I can't really add anything to the definitions given, and particularly agree with Tresley. However can I suggest that when you are struggling to express an idea in a foreign language, you think as widely as possible in your native language. In other words, find all the synonyms you can for 'random' in your context, then try searching, and asking on this forum, for those. As Litchi says, translation is not as straightforward as substituting one word for a direct equivalent in your target language. If you need proof, try taking a section of French text from one of your Grade 10 school books, and getting Babelfish or one of the other translation engines to translate it into English. In almost all cases (except the simplest, shortest text) you will get back ungrammatical, or meaningless English. People are always better at languages than machines, because we appreciate context and nuance.

Good luck


----------



## orlando09

or even better - translate it from one langauge to the other and then back again, and see what you get


----------



## harrypotterfreak

Thank you all very much for your help.
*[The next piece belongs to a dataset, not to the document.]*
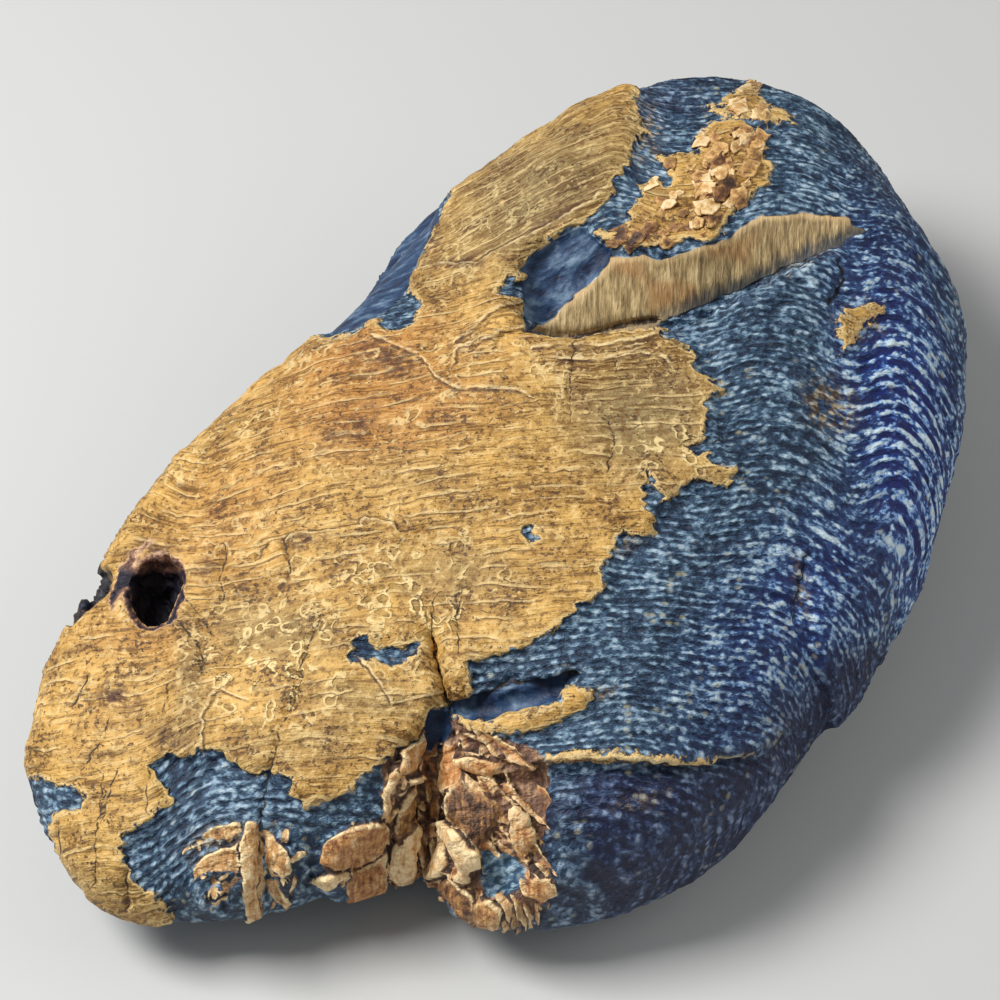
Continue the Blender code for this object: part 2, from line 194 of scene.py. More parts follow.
# The crust: a sheet of paler, ochre wood, harder than what lies under it, which the water has
# stripped from the thick end and the near side. Its ragged edge follows the layers.
CRUST = (
    (-30, 24.8), (-25.5, 24.3), (-20.7, 25.8), (-18.1, 27.4), (-17.8, 25.8), (-15.9, 25.2), (-13.7, 25.6),
    (-12.4, 27.3), (-12.3, 29.7), (-14.7, 31.9), (-11.4, 37.5), (-8.7, 43.2), (-7.2, 45.8), (-5.7, 52.5),
    (6, 61.5), (20.4, 63), (20.4, 58.9), (20.8, 57.6), (20.6, 55.9), (21.8, 55.2), (19.8, 53.1),
    (19.5, 51), (18.3, 49.2), (16.8, 47.4), (16.1, 45.6), (14.7, 43.5), (12.2, 41.2), (10.2, 40.8),
    (6.9, 38.2), (4.3, 36.6), (3.1, 34.5), (4.2, 33.6), (3, 32.4), (1.5, 33.6), (-0.4, 31.6), (0.8, 30.4),
    (3.1, 30), (3.6, 25.5), (7.5, 24.3), (13.2, 24.6), (15.3, 25.1), (23.7, 26.4), (24.6, 25.5),
    (24.4, 24.3), (27.8, 22.5), (29.5, 21.6), (28.6, 20.1), (31.9, 17.6), (34.2, 16.3), (31.6, 15.3),
    (30.8, 13.2), (31, 12), (30.6, 10.8), (30.9, 9), (28.2, 7.9), (30, 6.6), (32.1, 6.8), (32.4, 5.5),
    (34.9, 5), (35.2, 3.8), (33.9, 1.6), (30.9, 3.1), (29.5, 3.4), (28.2, 2.7), (27, 1.3), (24.1, -0.4),
    (23.1, 1.5), (22.5, 4.2), (21.4, 0.9), (21.9, -1.2), (23.2, -2.7), (23.4, -4.5), (21.9, -5.8),
    (18.3, -4.8), (17.6, -5.7), (16.9, -7.6), (15.3, -10.5), (15.1, -12.8), (13.8, -14.5), (12, -15.9),
    (9.9, -18.3), (4.5, -21.3), (0, -23.4), (-4.8, -24.4), (-3.9, -28.5), (-4.2, -29.8), (-7.3, -30.1),
    (-9, -31.5), (-10.8, -31.6), (-12, -35.7), (-15.3, -37.2), (-18.1, -39.9), (-20.1, -40.8),
    (-21, -42.9), (-25.5, -45), (-29.1, -46.2), (-30.4, -45), (-32.1, -41.4), (-34.2, -40.8),
    (-36.3, -41.4), (-39.9, -39.1), (-42.3, -37.5), (-44.4, -37.4), (-45.6, -38.5), (-50.1, -38.5),
    (-52, -39.8), (-51.3, -41.7), (-50.1, -42.9), (-48.4, -45.9), (-51.6, -46.8), (-54.3, -49.2),
    (-56.7, -50.7), (-56.2, -54.3), (-53.1, -57.8), (-49.5, -60.9), (-50.1, -69), (-81, -69), (-81, -9),
    (-66, -6), (-48, 12),
)
# Where it has come away: at the thin end's rim, in the pit, and a chip
BARE_PATCHES = (
    ((-72, -41.7), (-67.2, -42.4), (-62.4, -43.5), (-61.8, -44.7), (-62.7, -46.2), (-66.6, -46.9),
     (-67.2, -48.8), (-66.8, -52.8), (-65.1, -56.4), (-62.4, -59.1), (-66, -63), (-75, -57)),
    ((-22.5, -24), (-22.2, -22.5), (-21.3, -21), (-19.8, -20.4), (-18.3, -22.5), (-16.2, -22.1),
     (-14.7, -22.5), (-13.2, -21.6), (-12, -21.9), (-12.9, -23.4), (-16.2, -24.9), (-18, -24),
     (-21.6, -24.6)),
    ((3.8, -4.8), (4.8, -4.2), (6, -5), (5.5, -6.3), (4.5, -6.8)),
)
# Loose remains of it beside its edge: the flakes above the trough, the ridge, the ledge along the near
# side, and a spot on the thick end
REMAINS = (
    ((23.6, 51.6), (26.4, 51.8), (28.5, 52.2), (29.7, 51.9), (29.5, 54.1), (31.8, 56.4), (35.2, 56.9),
     (38.2, 55.4), (39.8, 54.3), (40.5, 52.5), (39.3, 51), (41.5, 49.9), (39.6, 47.1), (37.2, 45.6),
     (35.2, 43.5), (32.7, 40.2), (30.9, 38.5), (28.5, 39.3), (25.8, 38.1), (18.8, 37.9), (14.7, 39.3),
     (13.8, 40.6), (16.8, 40.2), (18.9, 40.5), (19.2, 42.6), (21.4, 45.3), (21.1, 46.8), (22.5, 48.3),
     (24, 47.9), (25.1, 46.2), (26.1, 47.1), (25.2, 49.8)),
    ((30.6, 59.5), (32.1, 59.1), (33.9, 58.5), (33.3, 60.4), (35.7, 61.3), (37.8, 62.7), (38.5, 61.5),
     (38.7, 60), (41.4, 58.5), (43.9, 57.1), (43.2, 56.4), (41.4, 56.9), (39.9, 55.9), (37.2, 57.4),
     (35.7, 57.1), (32.4, 57.8)),
    ((-6.5, -32.1), (-5.2, -33), (-1.2, -33.3), (1.5, -32.1), (4.8, -31.2), (7.2, -30.8), (9.4, -29.5),
     (9.9, -28.5), (12, -28.1), (13.5, -28.5), (14.4, -30), (12.6, -31.5), (10.2, -32.7), (7.2, -34),
     (5.7, -34.6), (0.8, -34.9), (-3.3, -35.1), (-5.7, -33.8)),
    ((6.4, -38.7), (12, -38), (18, -37.8), (24, -38.3), (31, -38), (34, -38.6), (26, -39.3), (18, -38.9),
     (12, -39.2), (6.8, -40)),
    ((51.4, 28.2), (53.2, 29.2), (55.5, 29.5), (57.3, 29.1), (57.6, 27.6), (55.8, 26.7), (54, 25.5),
     (52.5, 23.2), (51, 22.2), (50.7, 24.8)),
)
CRUST_STEP, CRUST_STEP_WIDTH = 0.55, 0.7  # the crisp part of its edge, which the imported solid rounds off
FAR_EDGE = 30.0  # height of its border on the far side, which the drawing doesn't show
FAR_BEARING, FAR_SPAN = 152.0, 52.0  # the middle of that stretch of border, and half its width, in degrees
NOWHERE = -50.0  # what a region's distance reads on the sides that the drawing doesn't show
SHEET, SHEET_LIP = 2.3, 0.26  # how thick its sheets are across the layers, and how high each one's end is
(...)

I am using imprévisible and alléatoire. THANK YOU ALL!!!!!!!!!!!!!!!!!!!!!


----------



## lfeb

The problem is that the word random is not used to describe a person in English--not in the sense you're trying for.  If one were to say a random person, that would mean any person/no specific person.  Like pointing at a name in a phonebook.


----------



## pumpkin

If you say je suis une fille alléatoire, you sound like a statistic.  Je suis excentrique makes much more sense.
I am a Spanish and French teacher and it is nearly impossible to convince students that translating word-for-word doesn't work!!!


----------



## Nicklondon

[…]
I like litchi's suggestion in that it does describe a rather zany and unpredictable person. However, what others have also suggested should help you decide.


----------



## LV4-26

[…]

I think I would say 
_HPF est très space._

...at least for those who don't find it intolerable to translate an English word to another English word.


----------